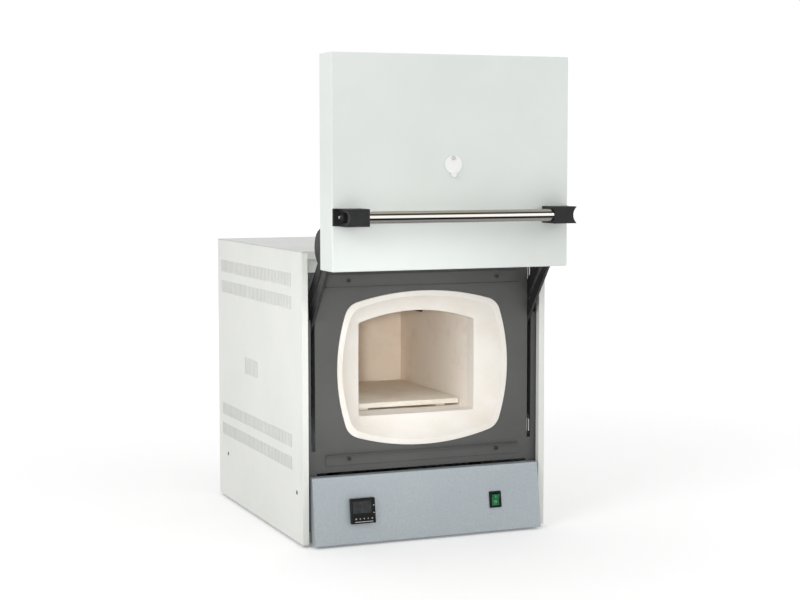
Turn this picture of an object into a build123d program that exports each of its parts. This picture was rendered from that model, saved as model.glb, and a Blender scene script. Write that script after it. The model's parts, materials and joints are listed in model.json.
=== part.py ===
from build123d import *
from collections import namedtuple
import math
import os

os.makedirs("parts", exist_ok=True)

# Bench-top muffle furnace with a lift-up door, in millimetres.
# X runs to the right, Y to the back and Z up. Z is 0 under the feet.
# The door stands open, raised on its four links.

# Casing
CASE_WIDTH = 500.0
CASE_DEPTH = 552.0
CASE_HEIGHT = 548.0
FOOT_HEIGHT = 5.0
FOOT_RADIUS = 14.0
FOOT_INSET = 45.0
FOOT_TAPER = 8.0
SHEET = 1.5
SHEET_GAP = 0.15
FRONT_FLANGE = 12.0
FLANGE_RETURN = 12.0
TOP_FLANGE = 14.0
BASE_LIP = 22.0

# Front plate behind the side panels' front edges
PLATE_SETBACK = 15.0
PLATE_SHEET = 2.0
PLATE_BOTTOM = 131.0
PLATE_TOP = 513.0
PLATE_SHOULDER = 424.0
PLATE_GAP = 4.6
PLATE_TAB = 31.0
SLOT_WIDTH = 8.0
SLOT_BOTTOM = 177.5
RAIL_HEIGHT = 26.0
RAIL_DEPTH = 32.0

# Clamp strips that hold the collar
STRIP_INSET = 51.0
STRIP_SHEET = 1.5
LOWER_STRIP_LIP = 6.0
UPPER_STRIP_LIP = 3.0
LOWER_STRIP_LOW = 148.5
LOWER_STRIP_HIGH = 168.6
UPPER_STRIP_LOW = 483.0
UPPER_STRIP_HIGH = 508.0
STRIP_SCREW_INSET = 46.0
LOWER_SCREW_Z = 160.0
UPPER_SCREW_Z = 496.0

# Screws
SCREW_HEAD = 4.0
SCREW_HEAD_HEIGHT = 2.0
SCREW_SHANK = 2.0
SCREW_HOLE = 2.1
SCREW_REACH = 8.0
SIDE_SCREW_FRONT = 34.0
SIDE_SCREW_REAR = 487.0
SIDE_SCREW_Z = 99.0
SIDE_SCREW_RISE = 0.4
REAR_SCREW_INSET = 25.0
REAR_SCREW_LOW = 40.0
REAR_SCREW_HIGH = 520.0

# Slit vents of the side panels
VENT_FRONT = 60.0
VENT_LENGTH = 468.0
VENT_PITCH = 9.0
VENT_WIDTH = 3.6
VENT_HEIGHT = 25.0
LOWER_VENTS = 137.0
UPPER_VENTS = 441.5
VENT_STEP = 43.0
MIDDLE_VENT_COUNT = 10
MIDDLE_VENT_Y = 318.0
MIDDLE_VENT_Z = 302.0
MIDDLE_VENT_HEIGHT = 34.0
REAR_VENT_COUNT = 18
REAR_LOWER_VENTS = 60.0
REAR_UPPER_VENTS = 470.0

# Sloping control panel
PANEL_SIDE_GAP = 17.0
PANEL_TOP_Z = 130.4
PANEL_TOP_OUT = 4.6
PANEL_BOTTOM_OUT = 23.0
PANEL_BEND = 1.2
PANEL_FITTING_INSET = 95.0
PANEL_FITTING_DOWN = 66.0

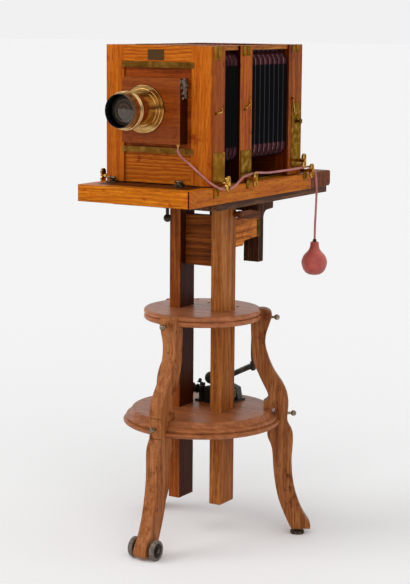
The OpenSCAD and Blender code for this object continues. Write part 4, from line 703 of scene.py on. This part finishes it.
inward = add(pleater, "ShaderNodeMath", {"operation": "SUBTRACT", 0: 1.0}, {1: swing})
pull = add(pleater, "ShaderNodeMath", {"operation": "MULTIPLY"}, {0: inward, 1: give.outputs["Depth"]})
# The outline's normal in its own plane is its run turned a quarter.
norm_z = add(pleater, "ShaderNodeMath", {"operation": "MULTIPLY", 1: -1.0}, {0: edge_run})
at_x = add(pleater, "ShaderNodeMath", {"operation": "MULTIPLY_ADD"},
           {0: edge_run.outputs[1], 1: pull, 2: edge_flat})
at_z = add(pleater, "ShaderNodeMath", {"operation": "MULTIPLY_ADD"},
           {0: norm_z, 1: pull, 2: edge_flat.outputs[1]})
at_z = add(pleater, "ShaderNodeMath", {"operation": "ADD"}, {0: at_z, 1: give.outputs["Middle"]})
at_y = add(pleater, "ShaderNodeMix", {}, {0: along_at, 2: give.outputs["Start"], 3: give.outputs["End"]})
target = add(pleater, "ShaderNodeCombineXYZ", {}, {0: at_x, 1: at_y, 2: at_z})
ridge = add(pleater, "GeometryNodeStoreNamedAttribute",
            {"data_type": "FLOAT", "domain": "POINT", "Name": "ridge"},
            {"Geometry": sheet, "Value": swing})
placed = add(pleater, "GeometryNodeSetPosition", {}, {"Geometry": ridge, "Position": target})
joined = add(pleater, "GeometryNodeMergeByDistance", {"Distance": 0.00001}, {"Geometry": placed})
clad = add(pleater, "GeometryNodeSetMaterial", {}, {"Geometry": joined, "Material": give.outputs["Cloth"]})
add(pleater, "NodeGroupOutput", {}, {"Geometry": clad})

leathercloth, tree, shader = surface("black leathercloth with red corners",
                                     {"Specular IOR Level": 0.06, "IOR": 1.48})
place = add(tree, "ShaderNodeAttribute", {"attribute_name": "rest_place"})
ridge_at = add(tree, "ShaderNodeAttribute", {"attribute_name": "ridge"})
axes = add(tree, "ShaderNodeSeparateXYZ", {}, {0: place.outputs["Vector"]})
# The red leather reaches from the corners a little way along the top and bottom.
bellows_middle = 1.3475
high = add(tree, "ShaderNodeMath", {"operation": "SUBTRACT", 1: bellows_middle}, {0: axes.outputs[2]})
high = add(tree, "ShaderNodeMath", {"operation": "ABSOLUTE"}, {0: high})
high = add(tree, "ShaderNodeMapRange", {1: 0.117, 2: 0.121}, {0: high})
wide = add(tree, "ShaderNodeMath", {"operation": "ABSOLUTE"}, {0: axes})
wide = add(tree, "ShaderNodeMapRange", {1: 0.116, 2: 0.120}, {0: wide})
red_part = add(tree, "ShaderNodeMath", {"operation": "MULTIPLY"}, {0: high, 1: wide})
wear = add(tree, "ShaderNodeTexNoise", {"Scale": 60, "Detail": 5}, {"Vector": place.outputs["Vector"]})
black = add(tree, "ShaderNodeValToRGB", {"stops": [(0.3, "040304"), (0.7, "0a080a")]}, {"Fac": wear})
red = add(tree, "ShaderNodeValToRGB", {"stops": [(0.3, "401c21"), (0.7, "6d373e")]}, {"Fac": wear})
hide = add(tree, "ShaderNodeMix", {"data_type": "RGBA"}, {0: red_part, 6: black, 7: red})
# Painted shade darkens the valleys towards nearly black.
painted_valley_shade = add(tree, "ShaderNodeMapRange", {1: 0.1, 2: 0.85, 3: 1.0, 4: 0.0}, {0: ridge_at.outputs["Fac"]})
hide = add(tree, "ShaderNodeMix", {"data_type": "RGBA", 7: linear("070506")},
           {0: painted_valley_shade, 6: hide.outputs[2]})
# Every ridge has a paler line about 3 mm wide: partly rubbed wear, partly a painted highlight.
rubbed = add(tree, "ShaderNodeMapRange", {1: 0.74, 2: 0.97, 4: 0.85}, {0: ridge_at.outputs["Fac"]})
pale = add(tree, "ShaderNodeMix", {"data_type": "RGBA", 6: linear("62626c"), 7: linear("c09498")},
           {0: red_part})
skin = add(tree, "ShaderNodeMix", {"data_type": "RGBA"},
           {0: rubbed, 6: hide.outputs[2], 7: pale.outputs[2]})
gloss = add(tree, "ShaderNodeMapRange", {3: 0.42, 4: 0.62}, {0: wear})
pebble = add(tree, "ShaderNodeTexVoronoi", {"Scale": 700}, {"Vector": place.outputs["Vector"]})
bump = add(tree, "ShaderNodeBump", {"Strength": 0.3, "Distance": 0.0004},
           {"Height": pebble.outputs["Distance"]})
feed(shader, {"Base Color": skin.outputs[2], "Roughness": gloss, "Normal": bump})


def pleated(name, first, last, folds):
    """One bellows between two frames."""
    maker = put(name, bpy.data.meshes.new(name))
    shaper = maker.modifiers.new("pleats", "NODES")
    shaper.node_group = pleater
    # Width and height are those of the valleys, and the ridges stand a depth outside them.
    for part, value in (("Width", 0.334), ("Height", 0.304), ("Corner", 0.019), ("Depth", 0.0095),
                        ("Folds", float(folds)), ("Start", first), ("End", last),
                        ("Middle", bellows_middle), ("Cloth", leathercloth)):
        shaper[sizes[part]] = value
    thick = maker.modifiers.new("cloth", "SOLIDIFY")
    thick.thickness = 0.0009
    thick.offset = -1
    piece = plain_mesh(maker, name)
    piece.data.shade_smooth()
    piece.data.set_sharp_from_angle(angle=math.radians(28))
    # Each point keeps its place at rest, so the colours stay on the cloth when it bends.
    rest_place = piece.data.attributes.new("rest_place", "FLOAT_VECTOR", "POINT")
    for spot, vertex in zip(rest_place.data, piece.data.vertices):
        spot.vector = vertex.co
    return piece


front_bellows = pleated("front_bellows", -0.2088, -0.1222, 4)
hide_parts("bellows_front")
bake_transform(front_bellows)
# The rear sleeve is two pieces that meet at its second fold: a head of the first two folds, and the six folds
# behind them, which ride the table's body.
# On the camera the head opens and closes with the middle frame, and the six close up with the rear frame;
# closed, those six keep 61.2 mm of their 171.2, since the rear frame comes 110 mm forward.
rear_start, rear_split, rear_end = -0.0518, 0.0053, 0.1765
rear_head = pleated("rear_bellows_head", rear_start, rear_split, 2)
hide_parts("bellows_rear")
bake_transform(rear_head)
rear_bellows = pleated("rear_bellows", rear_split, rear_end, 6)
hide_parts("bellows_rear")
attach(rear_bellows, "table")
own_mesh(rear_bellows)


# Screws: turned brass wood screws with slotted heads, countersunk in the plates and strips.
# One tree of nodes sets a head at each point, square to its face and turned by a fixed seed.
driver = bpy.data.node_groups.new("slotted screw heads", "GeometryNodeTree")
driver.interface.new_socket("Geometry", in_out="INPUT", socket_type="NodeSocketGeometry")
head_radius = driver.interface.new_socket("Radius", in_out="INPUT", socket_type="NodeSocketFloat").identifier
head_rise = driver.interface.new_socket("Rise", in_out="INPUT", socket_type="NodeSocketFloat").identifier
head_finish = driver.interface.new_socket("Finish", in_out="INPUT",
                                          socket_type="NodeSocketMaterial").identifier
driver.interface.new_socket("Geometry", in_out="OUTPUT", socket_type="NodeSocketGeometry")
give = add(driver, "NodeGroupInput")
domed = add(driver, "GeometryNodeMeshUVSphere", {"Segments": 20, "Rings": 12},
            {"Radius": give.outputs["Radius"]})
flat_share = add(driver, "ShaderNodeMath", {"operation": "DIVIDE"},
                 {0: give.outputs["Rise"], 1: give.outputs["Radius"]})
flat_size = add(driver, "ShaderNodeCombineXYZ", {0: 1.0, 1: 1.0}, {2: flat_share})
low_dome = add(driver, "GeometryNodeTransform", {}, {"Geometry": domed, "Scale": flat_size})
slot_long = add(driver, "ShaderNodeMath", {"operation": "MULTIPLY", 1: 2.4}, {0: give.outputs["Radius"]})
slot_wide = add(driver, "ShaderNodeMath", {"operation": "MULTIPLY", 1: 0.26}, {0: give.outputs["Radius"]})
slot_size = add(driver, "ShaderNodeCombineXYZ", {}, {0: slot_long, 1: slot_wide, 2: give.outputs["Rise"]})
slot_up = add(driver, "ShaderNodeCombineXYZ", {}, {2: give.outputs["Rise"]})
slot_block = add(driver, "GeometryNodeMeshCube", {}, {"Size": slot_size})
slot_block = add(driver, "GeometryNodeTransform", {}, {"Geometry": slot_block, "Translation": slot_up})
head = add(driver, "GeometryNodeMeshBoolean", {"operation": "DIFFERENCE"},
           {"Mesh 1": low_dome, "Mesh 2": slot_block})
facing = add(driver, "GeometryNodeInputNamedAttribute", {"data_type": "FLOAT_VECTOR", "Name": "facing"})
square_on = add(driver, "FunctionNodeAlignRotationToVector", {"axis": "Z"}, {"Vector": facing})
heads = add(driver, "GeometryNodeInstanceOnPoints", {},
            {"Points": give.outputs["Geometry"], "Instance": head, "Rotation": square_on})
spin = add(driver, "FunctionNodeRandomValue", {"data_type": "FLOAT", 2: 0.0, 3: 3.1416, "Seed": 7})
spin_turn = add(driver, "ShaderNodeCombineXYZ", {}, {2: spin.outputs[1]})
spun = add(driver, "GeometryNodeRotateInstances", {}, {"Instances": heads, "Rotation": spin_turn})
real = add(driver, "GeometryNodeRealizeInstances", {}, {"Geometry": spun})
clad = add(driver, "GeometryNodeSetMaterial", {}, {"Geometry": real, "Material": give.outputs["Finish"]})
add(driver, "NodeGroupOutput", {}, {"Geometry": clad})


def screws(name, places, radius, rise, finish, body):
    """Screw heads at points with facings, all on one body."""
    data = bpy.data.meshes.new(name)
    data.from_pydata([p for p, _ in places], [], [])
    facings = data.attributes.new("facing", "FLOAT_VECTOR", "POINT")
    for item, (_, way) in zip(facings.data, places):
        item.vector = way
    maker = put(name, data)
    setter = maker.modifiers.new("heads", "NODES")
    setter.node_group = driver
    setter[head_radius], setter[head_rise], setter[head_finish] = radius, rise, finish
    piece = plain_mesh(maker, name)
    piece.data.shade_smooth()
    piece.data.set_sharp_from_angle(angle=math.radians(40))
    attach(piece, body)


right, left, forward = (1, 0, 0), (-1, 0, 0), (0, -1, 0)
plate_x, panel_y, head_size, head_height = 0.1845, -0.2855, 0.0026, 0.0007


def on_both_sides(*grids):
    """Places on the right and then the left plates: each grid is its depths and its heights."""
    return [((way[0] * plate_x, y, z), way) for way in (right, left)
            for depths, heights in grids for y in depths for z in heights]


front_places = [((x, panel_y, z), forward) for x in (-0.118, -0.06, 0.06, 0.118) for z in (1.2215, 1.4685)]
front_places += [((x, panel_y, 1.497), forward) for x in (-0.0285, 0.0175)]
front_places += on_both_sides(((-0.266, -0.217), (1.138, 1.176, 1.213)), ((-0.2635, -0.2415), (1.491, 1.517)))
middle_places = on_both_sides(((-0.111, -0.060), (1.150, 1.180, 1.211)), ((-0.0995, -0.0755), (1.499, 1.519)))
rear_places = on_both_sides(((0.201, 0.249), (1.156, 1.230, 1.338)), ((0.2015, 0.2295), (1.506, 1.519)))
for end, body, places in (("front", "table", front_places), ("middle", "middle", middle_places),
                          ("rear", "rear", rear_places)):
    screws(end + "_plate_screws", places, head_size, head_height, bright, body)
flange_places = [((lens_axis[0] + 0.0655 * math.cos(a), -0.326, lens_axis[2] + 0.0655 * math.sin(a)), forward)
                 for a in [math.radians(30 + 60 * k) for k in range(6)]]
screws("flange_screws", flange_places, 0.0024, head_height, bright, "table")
==========
#### PROBLEM DESCRIPTION:
Give again only the lines that run from the line with "bake_transform(rear_head)" to the line with "own_mesh(rear_bellows)". Include both of those lines exactly as written.

#### SOLUTION:
bake_transform(rear_head)
rear_bellows = pleated("rear_bellows", rear_split, rear_end, 6)
hide_parts("bellows_rear")
attach(rear_bellows, "table")
own_mesh(rear_bellows)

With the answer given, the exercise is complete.